►

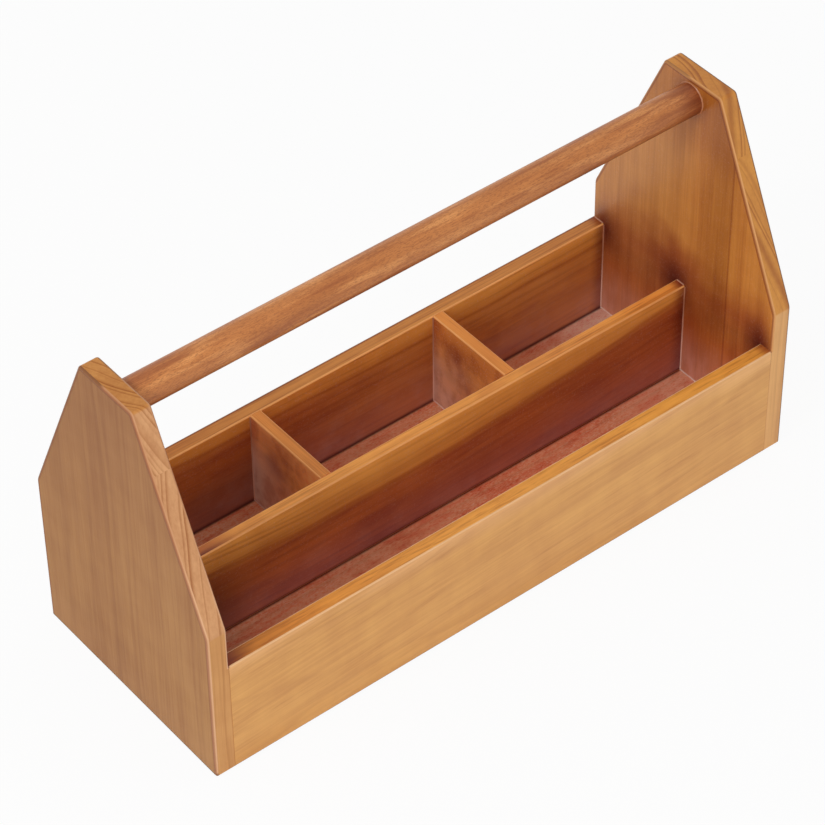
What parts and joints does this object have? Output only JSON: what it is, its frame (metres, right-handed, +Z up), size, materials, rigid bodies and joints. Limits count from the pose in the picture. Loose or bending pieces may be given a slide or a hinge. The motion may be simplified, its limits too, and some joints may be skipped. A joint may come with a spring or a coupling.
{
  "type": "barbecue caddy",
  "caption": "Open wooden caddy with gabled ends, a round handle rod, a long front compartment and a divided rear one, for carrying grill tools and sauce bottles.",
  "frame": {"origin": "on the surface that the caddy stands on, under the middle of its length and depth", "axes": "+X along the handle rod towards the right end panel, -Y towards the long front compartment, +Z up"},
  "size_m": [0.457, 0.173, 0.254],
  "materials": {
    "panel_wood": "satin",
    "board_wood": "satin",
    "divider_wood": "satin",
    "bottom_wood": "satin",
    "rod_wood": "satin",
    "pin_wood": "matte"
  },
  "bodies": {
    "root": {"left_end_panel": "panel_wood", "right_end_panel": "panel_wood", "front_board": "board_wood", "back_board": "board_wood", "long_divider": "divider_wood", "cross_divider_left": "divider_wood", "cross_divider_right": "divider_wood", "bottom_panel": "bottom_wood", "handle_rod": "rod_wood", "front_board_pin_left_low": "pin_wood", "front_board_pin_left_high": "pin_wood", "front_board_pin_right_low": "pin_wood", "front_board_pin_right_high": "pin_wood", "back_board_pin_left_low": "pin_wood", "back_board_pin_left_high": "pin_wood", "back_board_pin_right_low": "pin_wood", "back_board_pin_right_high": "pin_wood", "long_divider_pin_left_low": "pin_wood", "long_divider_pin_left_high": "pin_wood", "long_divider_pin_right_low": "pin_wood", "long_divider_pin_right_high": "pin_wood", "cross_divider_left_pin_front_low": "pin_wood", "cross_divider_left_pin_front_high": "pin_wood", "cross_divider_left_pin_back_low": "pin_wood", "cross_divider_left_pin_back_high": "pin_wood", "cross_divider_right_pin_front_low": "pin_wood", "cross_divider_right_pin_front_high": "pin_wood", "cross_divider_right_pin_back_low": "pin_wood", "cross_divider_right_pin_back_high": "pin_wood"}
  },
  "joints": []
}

◄
►

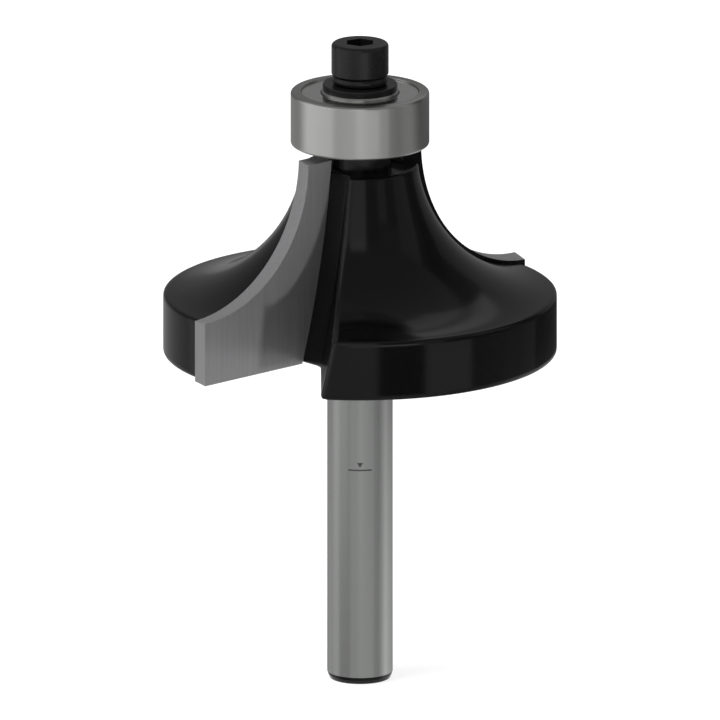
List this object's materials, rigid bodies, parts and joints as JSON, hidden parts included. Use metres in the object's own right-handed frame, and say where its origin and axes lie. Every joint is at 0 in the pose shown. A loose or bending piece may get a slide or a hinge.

◄
►

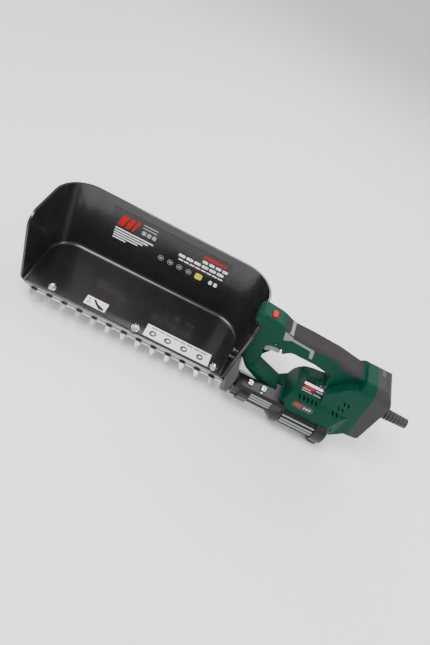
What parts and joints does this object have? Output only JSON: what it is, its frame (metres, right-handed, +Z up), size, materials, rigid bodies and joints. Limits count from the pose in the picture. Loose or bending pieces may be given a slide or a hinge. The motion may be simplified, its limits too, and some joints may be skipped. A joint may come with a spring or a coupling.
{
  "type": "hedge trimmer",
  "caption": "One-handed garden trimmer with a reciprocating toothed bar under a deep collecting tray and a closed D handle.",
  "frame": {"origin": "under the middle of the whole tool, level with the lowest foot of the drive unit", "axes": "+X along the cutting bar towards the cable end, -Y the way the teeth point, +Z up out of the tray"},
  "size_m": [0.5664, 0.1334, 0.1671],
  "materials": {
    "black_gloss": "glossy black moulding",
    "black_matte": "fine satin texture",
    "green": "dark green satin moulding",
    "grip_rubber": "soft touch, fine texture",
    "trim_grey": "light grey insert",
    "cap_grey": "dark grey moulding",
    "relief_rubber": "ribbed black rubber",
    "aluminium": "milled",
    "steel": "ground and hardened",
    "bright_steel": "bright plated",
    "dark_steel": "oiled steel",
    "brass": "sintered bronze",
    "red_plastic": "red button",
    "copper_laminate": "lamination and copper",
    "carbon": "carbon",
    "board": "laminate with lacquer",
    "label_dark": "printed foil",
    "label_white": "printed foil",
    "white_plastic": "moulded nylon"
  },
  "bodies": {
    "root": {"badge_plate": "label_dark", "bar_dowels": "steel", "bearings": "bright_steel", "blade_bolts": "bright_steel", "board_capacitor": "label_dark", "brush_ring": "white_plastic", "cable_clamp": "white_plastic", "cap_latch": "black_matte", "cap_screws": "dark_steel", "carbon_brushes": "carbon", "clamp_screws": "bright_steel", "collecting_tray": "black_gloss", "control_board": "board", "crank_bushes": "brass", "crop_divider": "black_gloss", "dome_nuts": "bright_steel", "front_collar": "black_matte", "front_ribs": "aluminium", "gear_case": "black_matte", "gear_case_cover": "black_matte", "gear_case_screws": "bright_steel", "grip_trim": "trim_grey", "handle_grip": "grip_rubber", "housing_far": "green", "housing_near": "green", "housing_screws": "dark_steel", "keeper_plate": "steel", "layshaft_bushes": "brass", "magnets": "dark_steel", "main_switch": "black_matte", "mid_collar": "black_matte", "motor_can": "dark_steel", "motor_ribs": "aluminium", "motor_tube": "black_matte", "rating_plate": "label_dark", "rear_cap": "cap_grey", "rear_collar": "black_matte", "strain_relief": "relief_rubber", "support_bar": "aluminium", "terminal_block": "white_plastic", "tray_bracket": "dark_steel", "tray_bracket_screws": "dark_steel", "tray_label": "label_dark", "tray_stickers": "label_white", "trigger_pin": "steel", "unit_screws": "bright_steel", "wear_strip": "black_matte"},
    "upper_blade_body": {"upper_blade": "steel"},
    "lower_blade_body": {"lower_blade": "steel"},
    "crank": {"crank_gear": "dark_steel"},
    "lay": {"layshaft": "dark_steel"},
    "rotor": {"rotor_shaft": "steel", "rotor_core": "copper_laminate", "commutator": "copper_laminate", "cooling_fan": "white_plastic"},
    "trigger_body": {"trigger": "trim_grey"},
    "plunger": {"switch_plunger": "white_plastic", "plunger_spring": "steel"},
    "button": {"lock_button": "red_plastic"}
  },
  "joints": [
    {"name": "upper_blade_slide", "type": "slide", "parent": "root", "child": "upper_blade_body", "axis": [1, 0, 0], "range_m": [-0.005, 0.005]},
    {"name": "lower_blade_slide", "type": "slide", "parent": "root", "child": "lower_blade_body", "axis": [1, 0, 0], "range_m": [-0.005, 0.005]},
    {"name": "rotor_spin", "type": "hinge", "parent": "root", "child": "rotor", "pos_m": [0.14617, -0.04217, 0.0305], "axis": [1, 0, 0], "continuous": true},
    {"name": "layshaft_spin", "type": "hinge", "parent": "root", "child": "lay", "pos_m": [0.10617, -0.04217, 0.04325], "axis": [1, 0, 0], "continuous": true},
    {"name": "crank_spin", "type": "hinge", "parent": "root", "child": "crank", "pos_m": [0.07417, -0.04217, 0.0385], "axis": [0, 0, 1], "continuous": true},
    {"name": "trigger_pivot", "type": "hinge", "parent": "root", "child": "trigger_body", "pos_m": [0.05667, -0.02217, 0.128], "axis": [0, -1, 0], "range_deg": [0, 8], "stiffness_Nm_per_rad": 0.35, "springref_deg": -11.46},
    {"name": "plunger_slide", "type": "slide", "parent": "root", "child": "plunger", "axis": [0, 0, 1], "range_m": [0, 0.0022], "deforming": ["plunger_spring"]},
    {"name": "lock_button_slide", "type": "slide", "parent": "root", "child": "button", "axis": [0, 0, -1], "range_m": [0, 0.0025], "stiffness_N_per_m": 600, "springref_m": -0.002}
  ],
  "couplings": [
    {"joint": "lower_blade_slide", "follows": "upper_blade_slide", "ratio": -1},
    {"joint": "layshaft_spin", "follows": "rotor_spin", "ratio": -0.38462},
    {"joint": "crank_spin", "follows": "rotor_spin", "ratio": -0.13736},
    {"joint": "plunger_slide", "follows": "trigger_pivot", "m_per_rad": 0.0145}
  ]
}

◄

From the listing, copy each line containing the word "axes".

» **RESULT OF THE TASK**:
  "frame": {"origin": "on the surface that the caddy stands on, under the middle of its length and depth", "axes": "+X along the handle rod towards the right end panel, -Y towards the long front compartment, +Z up"},
List this object's materials, rigid bodies, parts and joints as JSON, hidden parts included. Use metres in the object's own right-handed frame, and say where its origin and axes lie. Every joint is at 0 in the pose shown. A loose or bending piece may get a slide or a hinge.
  "frame": {"origin": "under the middle of the whole tool, level with the lowest foot of the drive unit", "axes": "+X along the cutting bar towards the cable end, -Y the way the teeth point, +Z up out of the tray"},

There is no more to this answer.